Before I reflect on this question, I wanted to point out that I do not believe my region is unique. Indeed, TFA is predicated on an ambitious growth model. I looked up their enrollment numbers over the past decade (of course Wikipedia was the only place I could find in under five minutes) and made the follow graph:

As I suspected, TFA has shown absolutely no signs of slowing down its growth. In fact, as I tried to graph a line of best fit (disclaimer I know very little about statistics and just now taught myself how to use excel in this way), it was clear that TFA’s growth rate was increasing with each passing year (see polynomial equation above). If this pattern of growth continues, by 2020 there would be 12,000 admitted corps members each year, and a total of 110,000 alumni just since 2003. Of course, TFA’s growth trajectory will likely change over the next decade, but I think it is of immense importance to consider the implications of a world with 12,000 annual corps members. As the title suggests, I’m ambivalent on the matter, torn between many optimistic and pessimistic thoughts. I will extrapolate on them in part II, but I would be interested in hearing people’s views on the matter as I formulate my own.


7 Responses

  1. Hannah

    Don’t forget when you look at that number that TFA has also rapidly expanded the number of placement sites (alleviating some of the problems with growth that rapid, although bringing along those too-familiar problems with bad staff and upreparedness). I wonder if they’re bringing in some many new CMs to Detroit because of the high attrition rate and the number of 2010s who are leaving…

    • yoteach

      Very true. Initially I thought regionally growth was more likely to slow as TFA ran out of convenient urban or rural areas, but I think your second point is interesting and worth evaluating: what is the growth trajectory within each region? I wonder (and will see if I can find out) if more established regions are growing at a slower pace than Detroit and other new regions (I’m sure their percent growth is much less, but perhaps they still have a steadily increasing stream of CMs). If so, then perhaps as the growth of new regions slows, so too will TFA’s overall growth. Interesting.

  2. hill

    This is something that’s often puzzled me. My region didn’t place close to 20 CMs last year, but we’re bringing more this year. It just doesn’t make sense…

  3. parus

    Where are all these new openings coming from? It’s not like districts are increasing faculty and staff numbers.

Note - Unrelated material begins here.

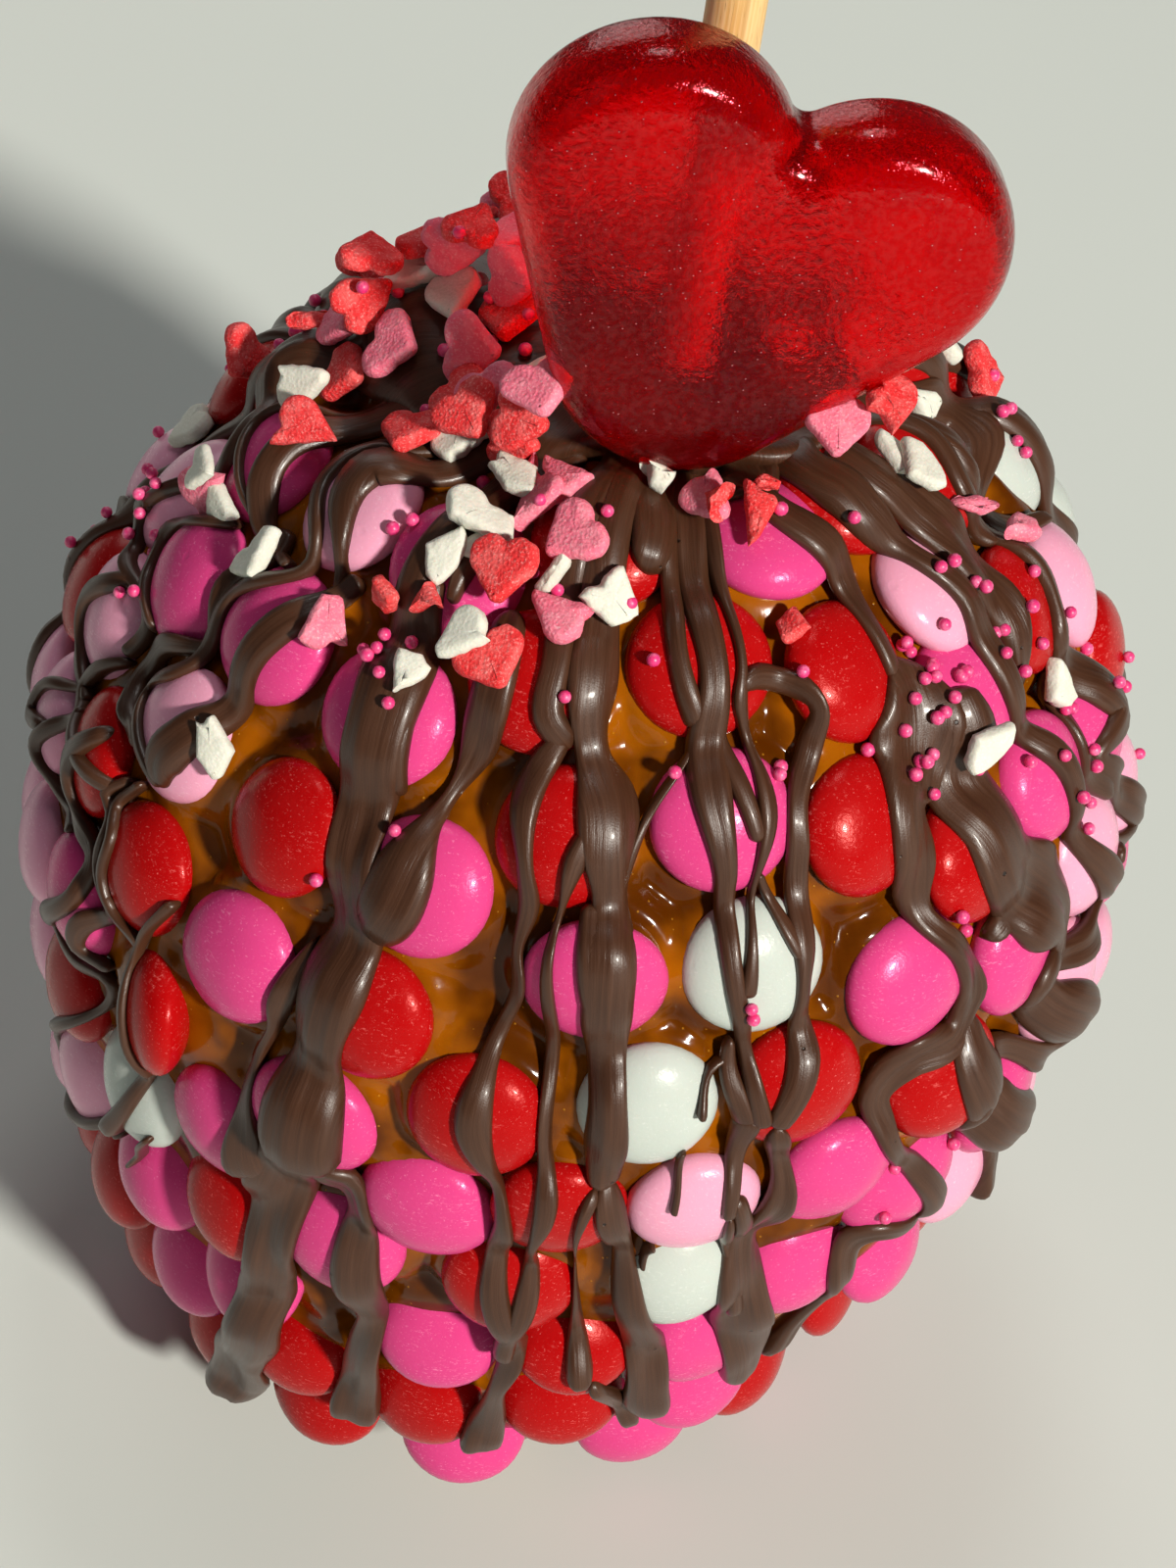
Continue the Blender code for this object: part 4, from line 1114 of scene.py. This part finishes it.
# Sugar hearts, whole or broken, in the order they fell: kind, longitude, distance down, which way the tip
# points (round from straight down towards greater longitude), and how far it has rolled on its side
SPRINKLES = [
    ("red heart", -64, 26, 50, 0), ("white piece", -57, 22, 70, 10), ("red heart", -42, 19, 110, 50),
    ("red heart", -39, 18, 105, 40), ("pink bit", -33, 20, 105, 30), ("white chip", -34, 22, 85, 0),
    ("pink piece", -22, 20, 110, 0), ("pink piece", -25, 23, 0, 20), ("pink heart", -14, 25, -40, 0),
    ("white piece", -33, 27, -5, 0), ("white bit", -28, 28, 75, 0), ("white chip", -33, 31, 45, 0),
    ("red heart", -25, 30, 20, 35), ("red bit", -31, 35, -5, 40), ("pink piece", -12, 32, -100, 0),
    ("red heart", -18, 37, 45, 0), ("white piece", -24, 35, -45, 20), ("white chip", -28, 41, 105, 0),
    ("white chip", -47, 57, 55, 0), ("pink chip", -45, 42, -130, 15), ("white heart", -104, 56, 35, 0),
    ("white chip", -4, 29, 50, 0), ("red bit", -37, 36, 115, 30), ("white bit", -60, 43, 75, 20),
    ("white bit", -15, 28, 40, 0), ("pink piece", 13, 20, 10, 30), ("red bit", 17, 21, 0, 60),
    ("red piece", 25, 21, 95, 10), ("white bit", -2, 18, 90, 20), ("pink heart", 44, 18, -35, 0),
    ("pink bit", 58, 16, 15, 0), ("red piece", 55, 19, -35, 0), ("white chip", 68, 22, -65, 0),
    ("white chip", 67, 24, 25, 10), ("red heart", 123, 38, 10, 15), ("red bit", 101, 21, -20, 0),
    ("red bit", 53, 18, -30, 0), ("white chip", 103, 25, 40, 15), ("pink bit", 76, 30, 20, 40),
    ("pink chip", 83, 37, -25, 0), ("white chip", 74, 50, 55, 0), ("white chip", 52, 47, -20, 0),
    ("red bit", 29, 31, -35, 30), ("red bit", 29, 19, 95, 20), ("white heart", -96, 20, 100, 20),
    ("pink heart", -87, 25, 145, 0), ("pink heart", -99, 31, 125, 15), ("red heart", -97, 27, -150, 70),
    ("red heart", -89, 31, 135, 0), ("red heart", -104, 44, 85, 65), ("white piece", -83, 34, 155, 50),
    ("white piece", -104, 24, 175, 20), ("red heart", -108, 23, -60, 10),
    ("pink heart", -103, 20, -175, 75), ("red heart", -105, 18, -95, 10), ("red heart", -91, 15, 80, 10),
    ("pink heart", -97, 14, 155, 70), ("pink heart", -77, 18, 160, 60), ("red heart", -66, 20, 110, 10),
    ("pink piece", -60, 18, 65, 20), ("white piece", -63, 15, 70, 0), ("pink heart", -34, 17, 45, 10),
    ("red heart", -56, 20, 80, 0), ("red heart", -100, 25, -75, 40), ("red piece", -75, 34, 140, 20),
    ("pink piece", -78, 45, 165, 40), ("white chip", -74, 44, 130, 10), ("white bit", -77, 43, 130, 0),
]
# Where the sugar pearls gathered: longitude, distance down, and how many lie together
PEARL_GROUPS = [
    (-85, 53, 9), (-97, 69, 3), (-76, 54, 3), (-49, 26, 3), (-33, 41, 7), (-22, 50, 2), (-18, 22, 3),
    (-11, 30, 6), (-8, 24, 1), (10, 36, 2), (24, 26, 1), (22, 62, 2), (28, 42, 3), (42, 24, 1),
    (40, 45, 5), (50, 38, 12), (47, 46, 5), (47, 64, 2), (48, 95, 3), (64, 36, 6), (63, 57, 4), (70, 43, 4),
    (72, 55, 6), (82, 38, 4), (82, 53, 1), (92, 66, 4), (100, 24, 4), (104, 39, 4), (-111, 42, 6),
    (-98, 25, 4), (-82, 15, 5), (-66, 14, 1),
]
PEARL_GROUP_TURN = 3.2  # how far a pearl strays from the middle of its group, in degrees
PEARL_GROUP_DROP = 3.4  # and in millimetres
PEARL_TOP = 10  # no pearl of a group lies nearer the top
# How many lie out of sight of the front, and between which longitudes and distances down
SUGARS_BEHIND = (30, (118, 262), (13, 36))
PEARLS_BEHIND = (60, (120, 265), (16, 70))
FALL = 26 * MM  # how high over the caramel a sprinkle starts to fall
# Shares that settle a sprinkle: of its reach, how far round its middle it feels for what it lies on; of its
# half thickness, how high its middle comes to lie over that; of two sprinkles' reach, how near they are when
# one lifts the other; and of the way that would clear them, how far it lifts
FEEL, SINK, CROWDED, LIFTED = 0.6, 0.85, 0.75, 0.7


def pressed_sugar(random, breaks=0, left=0):
    """A sugar heart with worn edges, broken off all round beyond what is left of it, as points and faces."""
    ways = unit(random.normal(size=(breaks, 2)))
    limits = random.uniform(left, left + 0.9 * MM, breaks)
    profile = [(0.8, 1.0), (0.42, 0.95), (0.18, 0.78), (0.05, 0.45), (0.0, 0.0)]
    profile += [(inset, -height) for inset, height in reversed(profile[:-1])]
    rings = []
    for inset, height in profile:
        outline = SUGAR_HEART.outline(inset * MM, 4) - (0, SUGAR_HEART.drop * 0.55)
        for way, limit in zip(ways, limits):
            beyond = np.maximum(outline @ way - limit + inset * MM, 0)
            outline = outline - 0.95 * beyond[:, None] * way
        rings.append(np.insert(outline, 2, height * SUGAR_HALF_THICKNESS, axis=1))
    points, faces = closed_tube(np.stack(rings))
    points = points * random.uniform(0.9, 1.1, 3)
    points += 0.06 * MM * np.stack([unevenness(points, 1.4 * MM, random.integers(999)) for _ in range(3)], -1)
    return points - (points.min(0) + points.max(0)) / 2, faces


class Ground:
    """What the sprinkles fall on: the pieces made so far, and the sprinkles already there."""

    def __init__(self):
        graph = bpy.context.evaluated_depsgraph_get()
        self.trees = [BVHTree.FromObject(piece, graph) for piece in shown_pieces() if piece.type == "MESH"]
        self.lying = []

    def hit(self, longitude, down):
        """The outermost point over a place, and the surface's direction there."""
        start = Vector(on_caramel(longitude, down, FALL))
        way = -Vector(way_out(longitude, down))
        hits = [tree.ray_cast(start, way) for tree in self.trees]
        point, normal, _, _ = min((hit for hit in hits if hit[0]), key=lambda hit: hit[3])
        return point, normal

    def rest(self, longitude, down, reach, thickness):
        """Where a sprinkle comes to rest, on the surface or on others, and which way it faces."""
        longitude, down = float(longitude), float(down)
        point, facing = self.hit(longitude, down)
        out = Vector(way_out(longitude, down))
        height = 0
        for turn in round_turn(6):
            step = FEEL * reach
            beside = longitude + step * math.cos(turn) / radius_at(down)
            other, normal = self.hit(beside, max(down + step * math.sin(turn), 1 * MM))
            facing = facing + normal
            height = max(height, (other - point).dot(out))
        facing = (facing.normalized() + 0.5 * out).normalized()
        centre = point + out * 0.5 * height + facing * thickness * SINK
        for other, other_reach, other_thickness in self.lying:
            apart = centre - other
            lateral = (apart - facing * apart.dot(facing)).length
            room = thickness + other_thickness
            if lateral < CROWDED * (reach + other_reach) and abs(apart.dot(facing)) < room:
                centre = centre + facing * (room - apart.dot(facing)) * LIFTED
        self.lying.append((centre, reach, thickness))
        return centre, facing


def turned(facing, longitude, down, spin, roll):
    """The turn of a tablet that faces a way, its tip at a spin from straight down, rolled about the tip."""
    across = way_across(longitude)
    downward = -np.cross(way_out(longitude, down), across)
    tip = Vector(math.cos(spin) * downward + math.sin(spin) * across)
    tip = (tip - facing * tip.dot(facing)).normalized()
    facing = Matrix.Rotation(roll, 3, tip) @ facing
    return Matrix((tip.cross(-facing), -tip, facing)).transposed()


def scatter_places(random, count, longitudes, downs):
    return [(random.uniform(*longitudes), random.uniform(*downs)) for _ in range(count)]


def gathered_pearls(random):
    """A place for each pearl, a little way from the middle of its group."""
    places = []
    for longitude, down, number in PEARL_GROUPS:
        turns = random.normal(longitude, PEARL_GROUP_TURN, number)
        drops = random.normal(down, PEARL_GROUP_DROP, number)
        places += zip(turns, np.maximum(drops, PEARL_TOP))
    return places


def fallen_behind(random):
    """More sugar hearts and pieces, scattered out of sight of the front."""
    fallen = []
    for longitude, down in scatter_places(random, *SUGARS_BEHIND):
        colour = random.choice(list(SUGARS), p=(0.42, 0.34, 0.24))
        shape = random.choice(list(SUGAR_REACH), p=(0.4, 0.25, 0.2, 0.15))
        spin, roll = random.uniform(0, 360), random.choice([0, 0, 20, 50])
        fallen.append((f"{colour} {shape}", longitude, down, spin, roll))
    return fallen


def add_sprinkles():
    random = np.random.default_rng(17)
    ground = Ground()
    shapes = {
        "heart": [pressed_sugar(random) for _ in range(8)],
        "piece": [pressed_sugar(random, 1, 0.2 * MM) for _ in range(9)],
        "chip": [pressed_sugar(random, 4, 1.2 * MM) for _ in range(9)],
        "bit": [pressed_sugar(random, 4, 0.3 * MM) for _ in range(9)],
    }
    batches = {}
    for kind, longitude, down, spin, roll in SPRINKLES + fallen_behind(random):
        colour, shape = kind.split()
        longitude, down, roll = math.radians(longitude), down * MM, math.radians(roll)
        half = SUGAR_HALF_THICKNESS * math.cos(roll) + SUGAR_REACH[shape] * math.sin(roll)
        centre, facing = ground.rest(longitude, down, SUGAR_REACH[shape], half)
        turn = turned(facing + Vector(random.normal(0, 0.08, 3)), longitude, down, math.radians(spin), roll)
        points, faces = shapes[shape][random.integers(len(shapes[shape]))]
        batches.setdefault((shape, colour), Batch()).add(points @ np.array(turn).T + centre, faces)
    sphere = bmesh.new()
    bmesh.ops.create_icosphere(sphere, subdivisions=2, radius=PEARL_RADIUS)
    ball = np.array([vertex.co for vertex in sphere.verts])
    ball_faces = [[vertex.index for vertex in face.verts] for face in sphere.faces]
    sphere.free()
    pearls = Batch()
    for longitude, down in gathered_pearls(random) + scatter_places(random, *PEARLS_BEHIND):
        centre, _ = ground.rest(math.radians(longitude), down * MM, 0.5 * MM, 0.9 * PEARL_RADIUS)
        pearls.add(ball * random.uniform(0.92, 1.08) + centre, ball_faces)
    finishes = {colour: sugar_finish(colour + "_pressed_sugar", *looks) for colour, looks in SUGARS.items()}
    for (shape, colour), batch in batches.items():
        add_batch(f"sugar_{shape}s_{colour}", finishes[colour], "sprinkle_" + colour, batch)
    add_batch("sugar_pearls", pearl_finish(), "sugar_pearl", pearls)


# ---- the studio ----

CAMERA_AIM = Vector((LEAN * WAIST_HEIGHT, 0, WAIST_HEIGHT))
CAMERA_DISTANCE = 400 * MM
CAMERA_ELEVATION = math.radians(44)
CAMERA_ROLL = math.radians(9)
CAMERA_LENS = 86.85
CAMERA_SHIFT = (0.008, 0.003)
FLOOR_HALF_SIDE = 30
SKY_COLOUR = (0.86, 0.93, 1.0, 1.0)
SKY_STRENGTH = 0.045
# Each lamp's place from what the camera looks at, its width, power and colour
LAMPS = {
    "key": ((2.65, -3.15, 2.375), 0.45, 302, (1.0, 0.95, 0.86)),
    "fill": ((-0.5, -0.6, 0.55), 0.7, 0.18, (0.95, 0.97, 1.0)),
    "back": ((-0.5, 1.3, 0.75), 0.9, 3.2, (1.0, 0.97, 0.93)),
    "overhead": ((-0.04, 0.2, 0.84), 0.22, 1.0, (1.0, 0.98, 0.95)),
}


def add_camera():
    cosine, sine = math.cos(CAMERA_ELEVATION), math.sin(CAMERA_ELEVATION)
    back, side, upward = Vector((0, -cosine, sine)), Vector((1, 0, 0)), Vector((0, sine, cosine))
    cosine, sine = math.cos(CAMERA_ROLL), math.sin(CAMERA_ROLL)
    facing = Matrix((side * cosine + upward * sine, upward * cosine - side * sine, back)).transposed()
    lens = bpy.data.cameras.new("camera")
    lens.lens = CAMERA_LENS
    lens.shift_x, lens.shift_y = CAMERA_SHIFT
    camera = put("camera", lens)
    camera.matrix_world = Matrix.Translation(CAMERA_AIM + back * CAMERA_DISTANCE) @ facing.to_4x4()
    bpy.context.scene.camera = camera


def add_lamps():
    for name, (place, size, power, colour) in LAMPS.items():
        lamp = bpy.data.lights.new(name, "AREA")
        lamp.shape = "DISK"
        lamp.size, lamp.energy, lamp.color = size, power, colour
        light = put(name, lamp)
        light.location = CAMERA_AIM + Vector(place)
        light.rotation_euler = Vector(place).to_track_quat("Z", "Y").to_euler()


def add_studio():
    corners = [(x * FLOOR_HALF_SIDE, y * FLOOR_HALF_SIDE, 0) for x, y in ((-1, -1), (1, -1), (1, 1), (-1, 1))]
    mesh = bpy.data.meshes.new("floor")
    mesh.from_pydata(corners, [], [(0, 1, 2, 3)])
    mesh.materials.append(floor_finish())
    floor = put("floor", mesh)
    floor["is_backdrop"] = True
    world = bpy.data.worlds.new("studio")
    world.use_nodes = True
    sky = world.node_tree.nodes["Background"].inputs
    sky["Color"].default_value, sky["Strength"].default_value = SKY_COLOUR, SKY_STRENGTH
    bpy.context.scene.world = world
    bpy.context.scene.view_settings.view_transform = "Standard"
    add_lamps()


add_camera()
add_studio()
add_candies()
add_caramel()
add_cap(add_streams())
add_jelly_heart()
add_stick()
add_sprinkles()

    • TFA’s moving heavily into Early Childhood Education in some regions. I’ve heard that this will dramatically increase the size of the Corps in some regions.

      One of the unfortunate impacts of a hugely growing Corps in districts that aren’t growing is that CMs who have finished their commitment but would like to stay may not be able to. Even back in 2003, other ’01 CMs lost their jobs – not because they had bad evaluations or due to staff cuts. They were probationary employees dismissed without cause (legal in CA), who were then replaced by incoming CMs.

  4. concernedaboutTFA

    Great question, parus. I thought Detroit was laying off veteran teachers. I’d hate to think that TFA kids who only received a few weeks of training are displacing professionals who chose teaching as their career.

  5. TFA Heretic

    The Detroit Corps got expanded to 200 becuase TFA signed a contract to provide the EAA with 200 new teachers. The contract is online at the EAA site and can be downloaded. This is out of a total of 600 teachers that EAA planned to hire. Obviously, the 15 DPS schools that closed and laid off their faculty must have had something like 600 teachers, too. So TFA corps members are replacing 200 veteran teachers. We don’t know how talented and motivated those teachers were… but it wasn’t clearly disclosed to the new corps members that teachers were being fired to make room for them. I find this rather disturbing.